● Data lines
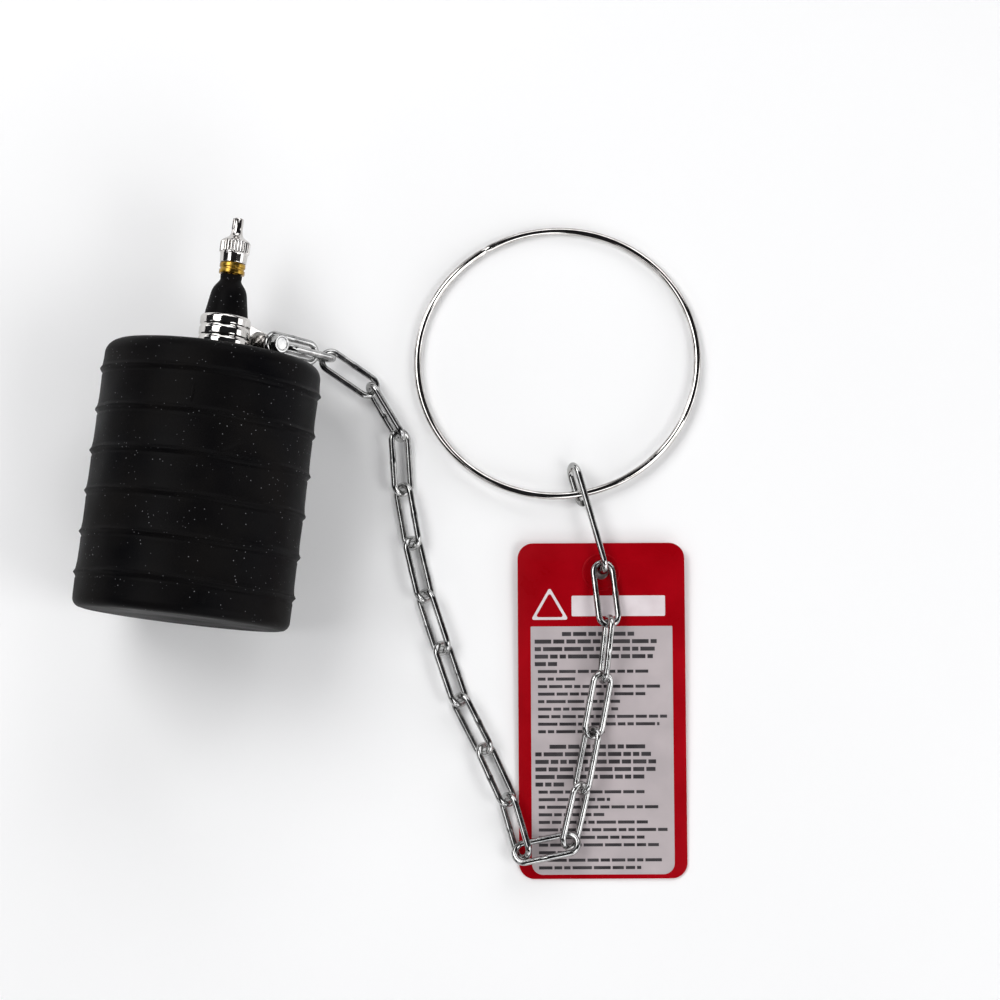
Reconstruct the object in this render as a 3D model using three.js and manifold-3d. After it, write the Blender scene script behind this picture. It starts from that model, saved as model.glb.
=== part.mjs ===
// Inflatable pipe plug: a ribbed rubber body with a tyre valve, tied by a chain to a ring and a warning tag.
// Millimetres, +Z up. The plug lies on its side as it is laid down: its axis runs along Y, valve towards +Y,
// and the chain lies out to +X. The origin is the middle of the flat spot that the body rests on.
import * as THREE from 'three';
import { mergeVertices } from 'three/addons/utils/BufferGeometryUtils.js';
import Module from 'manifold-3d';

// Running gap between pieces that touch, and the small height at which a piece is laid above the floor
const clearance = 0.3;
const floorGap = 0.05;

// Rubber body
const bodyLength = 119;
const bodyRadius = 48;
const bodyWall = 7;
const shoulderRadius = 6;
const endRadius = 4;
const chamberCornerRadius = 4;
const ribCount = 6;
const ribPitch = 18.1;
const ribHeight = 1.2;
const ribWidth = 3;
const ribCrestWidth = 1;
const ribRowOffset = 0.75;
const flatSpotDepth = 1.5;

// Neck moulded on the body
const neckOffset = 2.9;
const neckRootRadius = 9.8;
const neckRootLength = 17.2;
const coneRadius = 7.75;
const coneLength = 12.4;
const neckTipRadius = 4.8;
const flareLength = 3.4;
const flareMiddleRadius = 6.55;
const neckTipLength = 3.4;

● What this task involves
Output the listing above exactly as it appears.

● Solution to this task
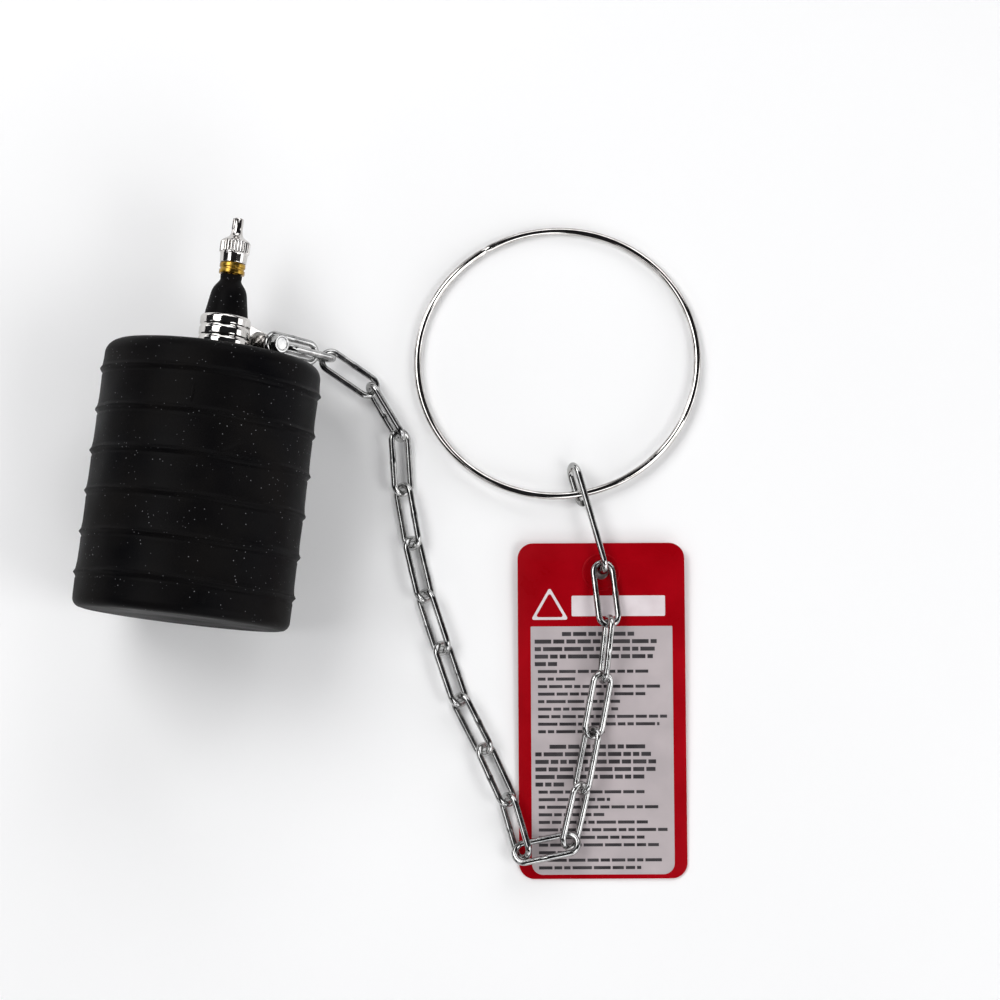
Reconstruct the object in this render as a 3D model using three.js and manifold-3d. After it, write the Blender scene script behind this picture. It starts from that model, saved as model.glb.
=== part.mjs ===
// Inflatable pipe plug: a ribbed rubber body with a tyre valve, tied by a chain to a ring and a warning tag.
// Millimetres, +Z up. The plug lies on its side as it is laid down: its axis runs along Y, valve towards +Y,
// and the chain lies out to +X. The origin is the middle of the flat spot that the body rests on.
import * as THREE from 'three';
import { mergeVertices } from 'three/addons/utils/BufferGeometryUtils.js';
import Module from 'manifold-3d';

// Running gap between pieces that touch, and the small height at which a piece is laid above the floor
const clearance = 0.3;
const floorGap = 0.05;

// Rubber body
const bodyLength = 119;
const bodyRadius = 48;
const bodyWall = 7;
const shoulderRadius = 6;
const endRadius = 4;
const chamberCornerRadius = 4;
const ribCount = 6;
const ribPitch = 18.1;
const ribHeight = 1.2;
const ribWidth = 3;
const ribCrestWidth = 1;
const ribRowOffset = 0.75;
const flatSpotDepth = 1.5;

// Neck moulded on the body
const neckOffset = 2.9;
const neckRootRadius = 9.8;
const neckRootLength = 17.2;
const coneRadius = 7.75;
const coneLength = 12.4;
const neckTipRadius = 4.8;
const flareLength = 3.4;
const flareMiddleRadius = 6.55;
const neckTipLength = 3.4;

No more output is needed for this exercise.